The Napoleonic War was ended in the north with the Peace of Kiel on January 14, 1814, dictated by Great Britain and Russia. The Danish-Norwegian union was dissolved, and Norway was ceded to Sweden as compensation for Sweden’s loss of Finland to Russia in 1809. It was widely expected that Britain would keep the Danish-Norwegian North Atlantic empire that had been governed from London since 1807, and that it would be included in the British Empire. That did not happen. Instead Greenland, Iceland, and the Faroe Islands were given to Denmark in spite of the fact that this part of the former Danish-Norwegian Empire was more Norwegian than Danish, and in spite of the fact that Denmark had no desire whatsoever to become an Arctic nation. The former Danish-Norwegian tropical colonies were also given to Denmark.
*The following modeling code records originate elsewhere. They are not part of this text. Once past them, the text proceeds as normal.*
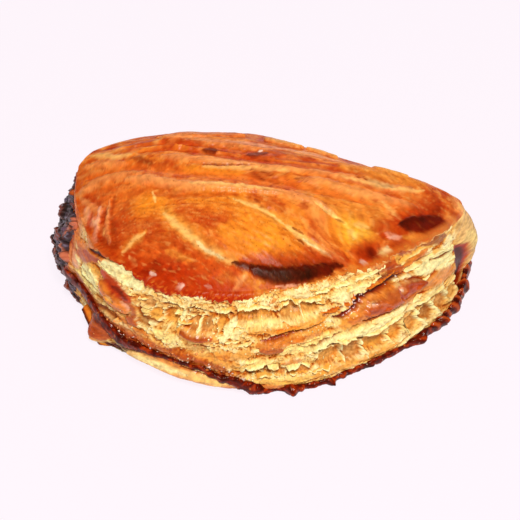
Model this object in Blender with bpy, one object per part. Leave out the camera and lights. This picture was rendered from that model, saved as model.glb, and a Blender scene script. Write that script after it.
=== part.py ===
"""Apple turnover: one solid of folded puff pastry, baked.

A round of dough folded over its filling makes a half-moon. The fold is the tall rounded back (+Y), the cut edge
is the curved front (-Y), where the baked leaves of dough show between the glazed lid and the tray. Syrup that
ran out along the seam has set as a thin hard rim round the foot; at the left corner it climbs and burns.

The skin is one closed grid in polar form round the plan's middle. Its rows run from the middle of the underside,
up the wall to the shoulder, and over the lid to the crown. Sizes are in millimetres until the mesh is made.
Angles are in degrees from +X, so the front is at 270 and the two corners are near 21 and 160.
"""

import bpy
import numpy as np

MM = 0.001

# Plan and shoulder at stations round the middle: angle, foot radius, shoulder radius, shoulder height
STATIONS = np.array(
    (
        (-90, 42.0, 30.0, 36.5),
        (-65, 43.8, 30.0, 36.5),
        (-42, 47.0, 32.0, 36.0),
        (-20, 56.8, 38.5, 35.0),
        (0, 71.0, 50.0, 32.5),
        (12, 76.0, 66.0, 29.5),
        (21, 78.5, 76.5, 27.5),
        (32, 69.0, 61.0, 31.0),
        (60, 51.0, 44.5, 40.0),
        (90, 47.0, 41.0, 46.0),
        (118, 53.0, 45.0, 47.0),
        (140, 66.0, 61.0, 45.5),
        (153, 73.5, 69.0, 43.5),
        (165, 72.0, 66.0, 39.5),
        (176, 67.0, 60.5, 37.5),
        (188, 60.0, 54.5, 36.0),
        (198, 57.5, 48.5, 36.0),
        (214, 51.0, 42.0, 36.0),
        (232, 46.5, 36.5, 36.5),
    ),
    float,
)
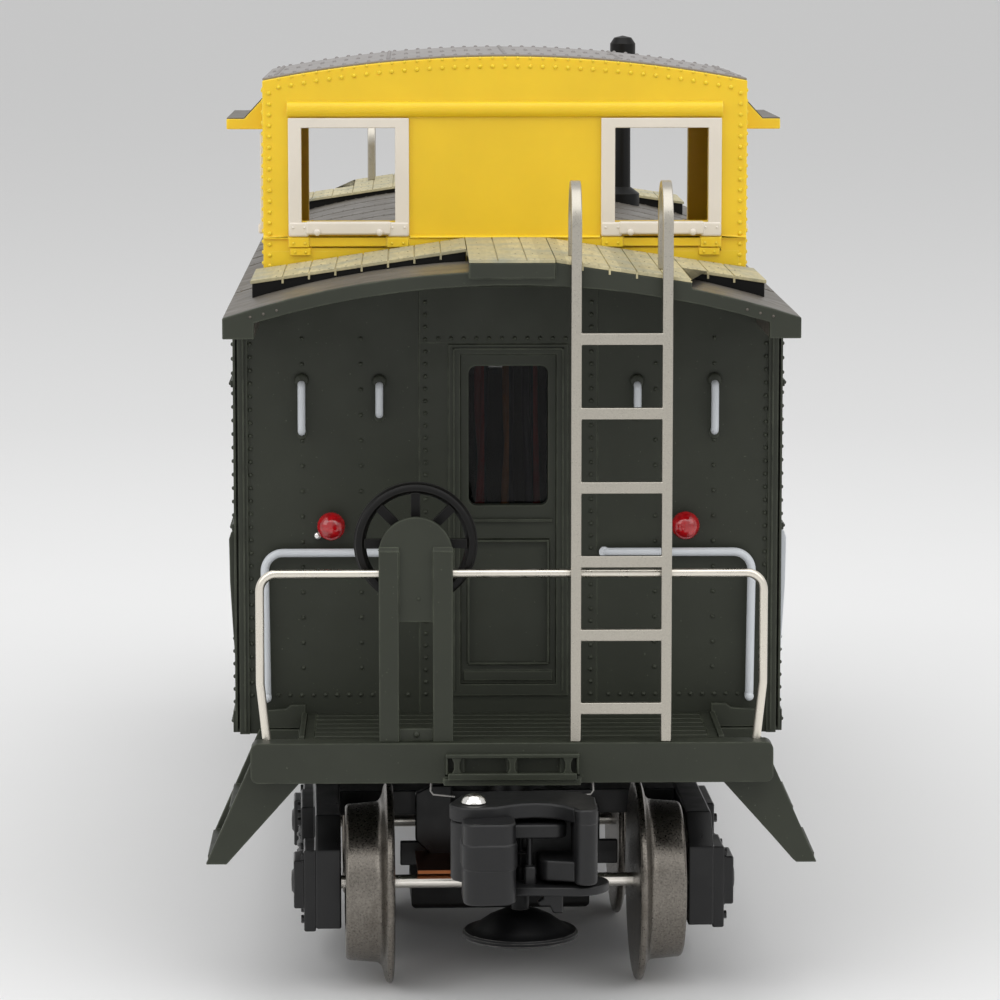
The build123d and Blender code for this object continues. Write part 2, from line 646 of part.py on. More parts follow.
grab_places = ((24.5, 64.8, 71.3), (15.3, 67.0, 71.3))
grab_wires = [at_end(upright_grab(side * x, z_low, z_high), turn)
              for x, z_low, z_high in grab_places for side in (-1, 1) for turn in ENDS.values()]
with BuildPart() as end_grab_irons:
    add(grab_wires)
save(end_grab_irons.part, "end_grab_irons")

side_wire_x = shell_half_width + 0.8
side_grab_wires = [wire([(side * shell_half_width, y, 39.0), (side * side_wire_x, y, 39.0),
                         (side * side_wire_x, y, 51.4), (side * shell_half_width, y, 51.4)],
                        0.7, wall_wire) for side in (-1, 1) for y in (-79.6, 79.6)]
with BuildPart() as side_grab_irons:
    add(side_grab_wires)
save(side_grab_irons.part, "side_grab_irons")

# ---- marker lamps, doors, windows ---------------------------------------------------
lamp_x = 21.05
lamp_z = 54.05
lamp_radius = 1.7
with BuildPart() as marker_lamps:
    for face_y, out in ((wall_y, -1), (-wall_y, 1)):
        for side in (-1, 1):
            rod((side * lamp_x, face_y + out * 0.35, lamp_z), "Y", 1.45, 0.7)
            with Locations((side * lamp_x, face_y + out * 1.4, lamp_z)):
                Sphere(lamp_radius)
    block(-40, 40, wall_y, -wall_y, 40, 60, Mode.SUBTRACT)
save(marker_lamps.part, "marker_lamps")

door_glass = (4.7, 56.35, 73.0)                 # half width, z low, z high
door_outer = -body_half_length - 0.1
with BuildPart() as door:
    block(-door_half_width, door_half_width, door_outer, -inner_half_length, door_bottom, door_top)
    with BuildSketch(Plane(origin=(0, -80, 0), x_dir=(1, 0, 0), z_dir=(0, -1, 0))):
        with Locations((0, (door_glass[1] + door_glass[2]) / 2)):
            RectangleRounded(2 * door_glass[0], door_glass[2] - door_glass[1], 0.9)
    extrude(amount=4, mode=Mode.SUBTRACT)
    # recessed lower panel
    block(-4.9, 4.9, door_outer - 1, door_outer + 0.2, 37.1, 52.3, Mode.SUBTRACT)
    # rounded sill
    block(-5.3, 5.3, door_outer - 0.35, door_outer, 35.2, 36.4)
door_pair = [at_end(door.part, turn) for turn in ENDS.values()]
with BuildPart() as end_doors:
    add(door_pair)
save(end_doors.part, "end_doors")

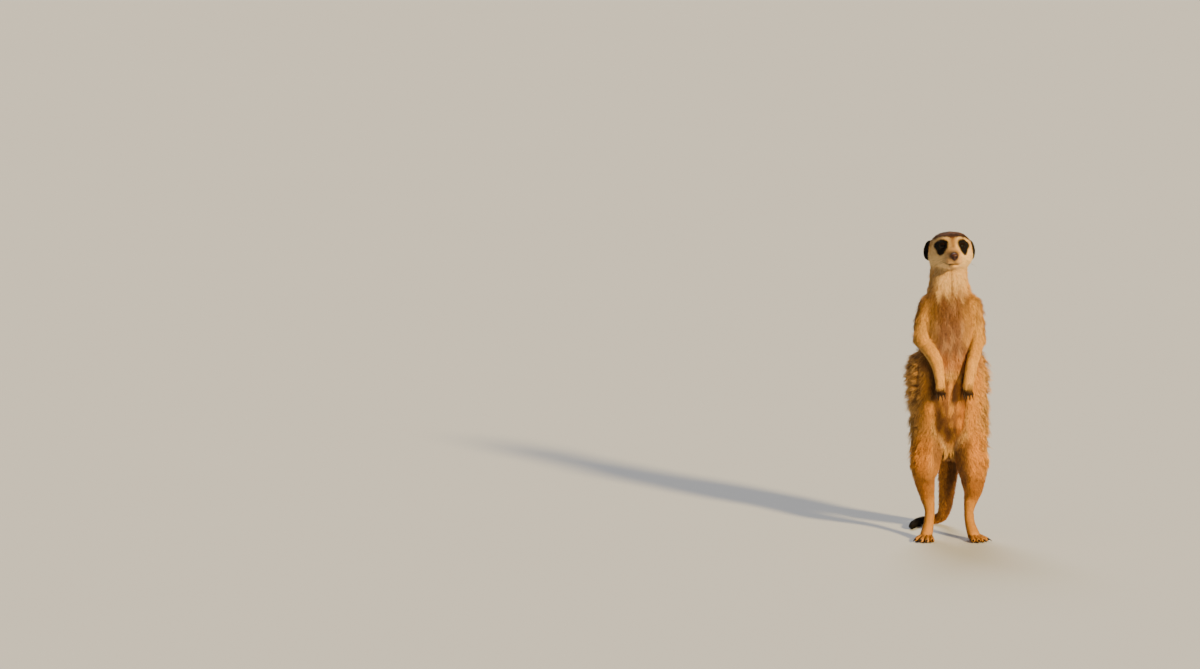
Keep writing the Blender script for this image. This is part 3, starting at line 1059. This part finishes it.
def coat_params(P, N, W, T):
    """The coat's locks at each place: how many per square mm, how long, wide and high in mm, how far they gather
    in tufts and how rough the tufts are."""
    n = len(P)
    out = np.zeros((6, n))
    for i, p in enumerate(PARTS):
        m = W[i] > 0.02
        if not m.any():
            continue
        Q, M, t, k = P[m], N[m], T[i][m], int(m.sum())
        d = p.depth(Q, t)
        nm = p.name
        gather, rough = 0.3, 0.4
        if nm == "trunk":
            z, cx, w, cy, dd = p.shape(Q)
            nx, ny = (Q[:, 0] - cx) / w, (Q[:, 1] - cy) / dd
            a = np.hypot(nx, ny) + 1e-6
            front, back = ramp(-ny / a, 0.25, 0.85) * (1 - 0.92 * flank_tufts(Q)), ramp(ny / a, 0.5, 0.95)
            hollow = belly_hollow(Q)
            L = np.interp(z, [83, 100, 150, 190, 205, 250, 270, 304], [8.5, 11.5, 13.5, 13.5, 11, 9.5, 6.6, 5])
            L = mix(mix(L, np.interp(z, [83, 110, 190, 250, 304], [9, 12.5, 13, 10.5, 6]), back),
                    np.interp(z, [83, 150, 190, 240, 265, 304], [5, 5.5, 6.5, 7.0, 5.4, 4.2]), front)
            L = mix(L, 4.2, hollow)
            wd = mix(mix(0.70, 0.80, back), 0.47, front) * np.interp(z, [250, 275], [1, 0.9])
            dn = mix(mix(1.32, 0.95, back), 1.75, front) * np.interp(z, [250, 275], [1, 1.1])
            dn = mix(dn, 1.3, hollow)
            d = mix(d, 1.3, hollow)
            rough = mix(mix(1.0, 0.8, back), np.interp(z, [180, 195, 255, 266], [0.2, 0.24, 0.3, 0.22]), front)
            rough = rough * np.interp(z, [255, 275], [1, 0.55])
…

For post-1814 Denmark – Europe’s smallest independent state, very different not only in size but also in outlook from the former surprisingly self-assured Denmark-Norway – the empire was an embarrassment, especially its tropical parts: impossible to defend and economically valueless. The possessions in India and in Africa were handed over to Great Britain as soon as was possible: India in 1845 and Africa in 1850. The Caribbean Islands could not be handed over to Great Britain because of the Monroe Doctrine; the only way to get rid of them was to sell them to the United States. That happened after protracted negotiations in 1917. The sum paid by the United States for the three islands, now the Virgin Islands, was US$25 million.
As old Nordic territory, Greenland, Iceland, and the Faroe Islands represented a special problem with sentimental overtones. The final outcome was that Denmark after some decades of hesitation decided to reinvent herself as an Arctic nation and to embrace her completely indefensible North Atlantic empire. When, in 1944, during World War II, Iceland left the Danish Community it was deeply regretted. Today, Greenland and the Faroe Islands (protected by NATO and the United States) are, as members of the Danish Community (Rigsfællesskabet), an important element of Danish national identity.